▸ **DATA BLOCK**
= = = = = = =
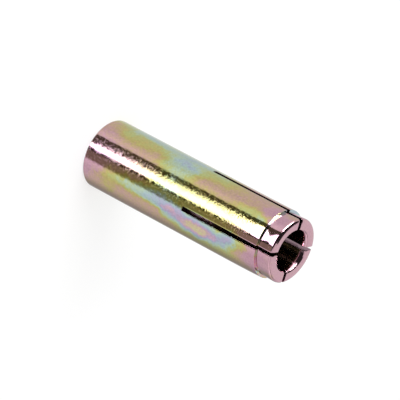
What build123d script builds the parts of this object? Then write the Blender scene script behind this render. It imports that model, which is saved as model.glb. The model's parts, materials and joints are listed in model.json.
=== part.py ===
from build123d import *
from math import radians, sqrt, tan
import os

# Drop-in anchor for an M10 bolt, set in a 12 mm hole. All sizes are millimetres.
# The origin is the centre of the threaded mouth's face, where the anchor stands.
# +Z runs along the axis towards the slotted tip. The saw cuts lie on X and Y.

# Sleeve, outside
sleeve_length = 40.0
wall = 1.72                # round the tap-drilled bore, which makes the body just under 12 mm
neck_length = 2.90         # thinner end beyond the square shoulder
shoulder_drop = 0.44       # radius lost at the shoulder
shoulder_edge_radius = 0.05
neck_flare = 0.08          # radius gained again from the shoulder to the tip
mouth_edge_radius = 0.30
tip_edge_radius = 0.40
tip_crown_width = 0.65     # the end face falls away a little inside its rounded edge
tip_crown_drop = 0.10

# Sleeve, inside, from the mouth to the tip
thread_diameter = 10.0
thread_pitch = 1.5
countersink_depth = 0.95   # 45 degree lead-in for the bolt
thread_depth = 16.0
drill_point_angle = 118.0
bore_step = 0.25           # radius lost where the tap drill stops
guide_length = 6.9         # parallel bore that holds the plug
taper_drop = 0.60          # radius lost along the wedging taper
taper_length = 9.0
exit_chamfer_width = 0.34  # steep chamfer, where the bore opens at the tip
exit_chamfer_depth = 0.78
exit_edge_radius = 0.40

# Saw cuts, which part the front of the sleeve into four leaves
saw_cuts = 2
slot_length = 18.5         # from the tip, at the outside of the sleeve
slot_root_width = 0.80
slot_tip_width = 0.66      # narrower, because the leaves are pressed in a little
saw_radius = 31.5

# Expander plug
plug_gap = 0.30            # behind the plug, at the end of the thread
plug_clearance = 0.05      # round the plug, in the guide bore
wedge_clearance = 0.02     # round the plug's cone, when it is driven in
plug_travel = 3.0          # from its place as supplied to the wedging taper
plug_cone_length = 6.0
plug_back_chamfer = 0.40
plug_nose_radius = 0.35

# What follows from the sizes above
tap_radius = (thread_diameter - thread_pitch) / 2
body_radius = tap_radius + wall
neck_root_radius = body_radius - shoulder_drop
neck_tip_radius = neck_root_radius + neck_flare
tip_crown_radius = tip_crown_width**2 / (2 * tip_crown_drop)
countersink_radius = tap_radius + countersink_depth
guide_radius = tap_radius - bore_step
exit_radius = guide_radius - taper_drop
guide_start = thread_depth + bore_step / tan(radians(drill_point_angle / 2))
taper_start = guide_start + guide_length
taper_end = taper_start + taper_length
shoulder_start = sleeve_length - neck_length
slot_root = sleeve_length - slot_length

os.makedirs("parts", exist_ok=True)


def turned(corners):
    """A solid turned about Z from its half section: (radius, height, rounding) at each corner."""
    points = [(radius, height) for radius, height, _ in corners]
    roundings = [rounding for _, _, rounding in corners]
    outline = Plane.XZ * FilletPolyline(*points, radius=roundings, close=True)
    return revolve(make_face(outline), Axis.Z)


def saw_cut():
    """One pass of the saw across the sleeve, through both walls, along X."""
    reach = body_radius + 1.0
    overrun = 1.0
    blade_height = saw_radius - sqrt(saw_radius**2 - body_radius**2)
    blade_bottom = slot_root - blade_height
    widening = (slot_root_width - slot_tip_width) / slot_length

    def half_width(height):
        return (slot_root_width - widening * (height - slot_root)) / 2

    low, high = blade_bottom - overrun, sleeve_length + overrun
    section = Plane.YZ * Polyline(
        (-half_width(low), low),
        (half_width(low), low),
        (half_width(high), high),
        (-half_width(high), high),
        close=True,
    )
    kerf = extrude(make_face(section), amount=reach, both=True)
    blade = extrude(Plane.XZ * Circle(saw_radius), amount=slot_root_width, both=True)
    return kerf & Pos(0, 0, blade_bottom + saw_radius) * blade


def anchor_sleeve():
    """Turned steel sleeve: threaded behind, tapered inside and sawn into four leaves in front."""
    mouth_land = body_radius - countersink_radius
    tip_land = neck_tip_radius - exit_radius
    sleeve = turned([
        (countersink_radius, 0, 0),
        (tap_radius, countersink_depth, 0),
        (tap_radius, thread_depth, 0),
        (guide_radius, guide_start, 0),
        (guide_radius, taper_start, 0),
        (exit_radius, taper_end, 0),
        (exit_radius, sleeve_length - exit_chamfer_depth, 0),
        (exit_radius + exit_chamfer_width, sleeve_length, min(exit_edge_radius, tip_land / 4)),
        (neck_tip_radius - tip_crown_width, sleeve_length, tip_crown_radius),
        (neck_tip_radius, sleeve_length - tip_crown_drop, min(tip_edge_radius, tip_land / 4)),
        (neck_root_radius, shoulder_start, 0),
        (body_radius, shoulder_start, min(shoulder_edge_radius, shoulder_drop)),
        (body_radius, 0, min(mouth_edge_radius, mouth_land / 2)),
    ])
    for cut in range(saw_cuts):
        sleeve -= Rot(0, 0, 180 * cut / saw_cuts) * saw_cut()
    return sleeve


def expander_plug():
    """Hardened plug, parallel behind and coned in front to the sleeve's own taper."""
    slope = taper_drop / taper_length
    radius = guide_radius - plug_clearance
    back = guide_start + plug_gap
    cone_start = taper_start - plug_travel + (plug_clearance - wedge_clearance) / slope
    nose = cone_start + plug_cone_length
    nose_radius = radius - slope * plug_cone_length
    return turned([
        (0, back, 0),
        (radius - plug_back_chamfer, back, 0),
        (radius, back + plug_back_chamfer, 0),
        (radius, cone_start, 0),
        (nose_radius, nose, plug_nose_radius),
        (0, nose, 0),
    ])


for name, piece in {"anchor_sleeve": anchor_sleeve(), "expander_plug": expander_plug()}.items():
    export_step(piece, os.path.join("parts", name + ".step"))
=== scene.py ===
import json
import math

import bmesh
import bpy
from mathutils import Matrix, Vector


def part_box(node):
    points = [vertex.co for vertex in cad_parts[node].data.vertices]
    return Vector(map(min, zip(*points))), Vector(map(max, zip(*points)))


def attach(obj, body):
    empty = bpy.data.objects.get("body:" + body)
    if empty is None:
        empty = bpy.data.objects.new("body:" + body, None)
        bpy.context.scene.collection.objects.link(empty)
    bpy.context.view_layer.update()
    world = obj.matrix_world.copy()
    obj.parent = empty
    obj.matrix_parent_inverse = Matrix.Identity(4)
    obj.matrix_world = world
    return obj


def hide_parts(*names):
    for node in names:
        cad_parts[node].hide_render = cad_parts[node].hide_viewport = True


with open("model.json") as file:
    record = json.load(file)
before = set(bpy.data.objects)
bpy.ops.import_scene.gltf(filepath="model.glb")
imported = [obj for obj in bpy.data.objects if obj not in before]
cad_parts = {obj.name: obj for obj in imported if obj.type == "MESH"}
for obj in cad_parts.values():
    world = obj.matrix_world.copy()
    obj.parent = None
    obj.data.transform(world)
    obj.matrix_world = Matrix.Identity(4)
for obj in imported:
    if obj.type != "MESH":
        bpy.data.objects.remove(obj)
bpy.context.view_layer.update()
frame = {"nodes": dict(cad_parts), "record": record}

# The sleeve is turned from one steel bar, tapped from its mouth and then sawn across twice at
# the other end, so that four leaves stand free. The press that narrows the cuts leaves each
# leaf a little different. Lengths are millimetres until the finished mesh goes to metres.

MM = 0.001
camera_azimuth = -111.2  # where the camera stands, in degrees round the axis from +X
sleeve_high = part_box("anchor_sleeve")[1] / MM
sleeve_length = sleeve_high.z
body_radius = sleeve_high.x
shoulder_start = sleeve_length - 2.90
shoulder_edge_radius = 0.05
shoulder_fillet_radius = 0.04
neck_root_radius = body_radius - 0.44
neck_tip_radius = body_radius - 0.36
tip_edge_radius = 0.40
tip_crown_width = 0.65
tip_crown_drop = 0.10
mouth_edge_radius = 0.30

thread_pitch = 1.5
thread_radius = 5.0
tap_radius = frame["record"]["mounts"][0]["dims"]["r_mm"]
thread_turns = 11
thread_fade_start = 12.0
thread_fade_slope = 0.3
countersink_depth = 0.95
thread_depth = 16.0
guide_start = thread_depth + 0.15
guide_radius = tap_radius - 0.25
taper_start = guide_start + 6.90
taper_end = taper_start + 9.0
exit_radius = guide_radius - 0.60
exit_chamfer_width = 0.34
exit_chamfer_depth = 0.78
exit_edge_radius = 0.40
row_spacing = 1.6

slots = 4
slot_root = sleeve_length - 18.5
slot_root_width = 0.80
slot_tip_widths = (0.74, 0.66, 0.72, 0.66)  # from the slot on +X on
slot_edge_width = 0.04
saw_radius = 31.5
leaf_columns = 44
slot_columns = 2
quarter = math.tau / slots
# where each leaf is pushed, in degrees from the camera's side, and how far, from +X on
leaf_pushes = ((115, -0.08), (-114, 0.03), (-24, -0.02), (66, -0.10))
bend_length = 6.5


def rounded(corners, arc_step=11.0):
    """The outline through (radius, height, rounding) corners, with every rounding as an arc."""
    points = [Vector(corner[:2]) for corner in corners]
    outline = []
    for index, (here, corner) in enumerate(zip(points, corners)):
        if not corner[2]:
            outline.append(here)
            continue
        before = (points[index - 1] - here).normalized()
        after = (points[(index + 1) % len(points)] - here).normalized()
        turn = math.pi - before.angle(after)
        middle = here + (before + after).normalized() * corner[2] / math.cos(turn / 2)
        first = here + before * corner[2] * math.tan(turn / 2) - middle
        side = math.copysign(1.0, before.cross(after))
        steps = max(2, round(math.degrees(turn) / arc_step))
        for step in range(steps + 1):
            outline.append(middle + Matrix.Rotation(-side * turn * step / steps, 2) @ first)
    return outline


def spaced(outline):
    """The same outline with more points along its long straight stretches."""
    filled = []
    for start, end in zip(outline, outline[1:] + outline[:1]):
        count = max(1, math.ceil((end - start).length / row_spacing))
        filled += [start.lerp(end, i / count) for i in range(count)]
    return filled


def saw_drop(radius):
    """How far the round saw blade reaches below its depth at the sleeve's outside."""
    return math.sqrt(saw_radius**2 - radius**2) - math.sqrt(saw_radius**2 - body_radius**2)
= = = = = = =
▸ **REQUIRED TASK**
Within the listing above, the range opens at the line with "for name, piece" and closes at the line with "record = json.load(file)". Reproduce exactly the lines of that range, including both ends.

▸ **RESULT OF THE EXERCISE**
for name, piece in {"anchor_sleeve": anchor_sleeve(), "expander_plug": expander_plug()}.items():
    export_step(piece, os.path.join("parts", name + ".step"))
=== scene.py ===
import json
import math

import bmesh
import bpy
from mathutils import Matrix, Vector


def part_box(node):
    points = [vertex.co for vertex in cad_parts[node].data.vertices]
    return Vector(map(min, zip(*points))), Vector(map(max, zip(*points)))


def attach(obj, body):
    empty = bpy.data.objects.get("body:" + body)
    if empty is None:
        empty = bpy.data.objects.new("body:" + body, None)
        bpy.context.scene.collection.objects.link(empty)
    bpy.context.view_layer.update()
    world = obj.matrix_world.copy()
    obj.parent = empty
    obj.matrix_parent_inverse = Matrix.Identity(4)
    obj.matrix_world = world
    return obj


def hide_parts(*names):
    for node in names:
        cad_parts[node].hide_render = cad_parts[node].hide_viewport = True


with open("model.json") as file:
    record = json.load(file)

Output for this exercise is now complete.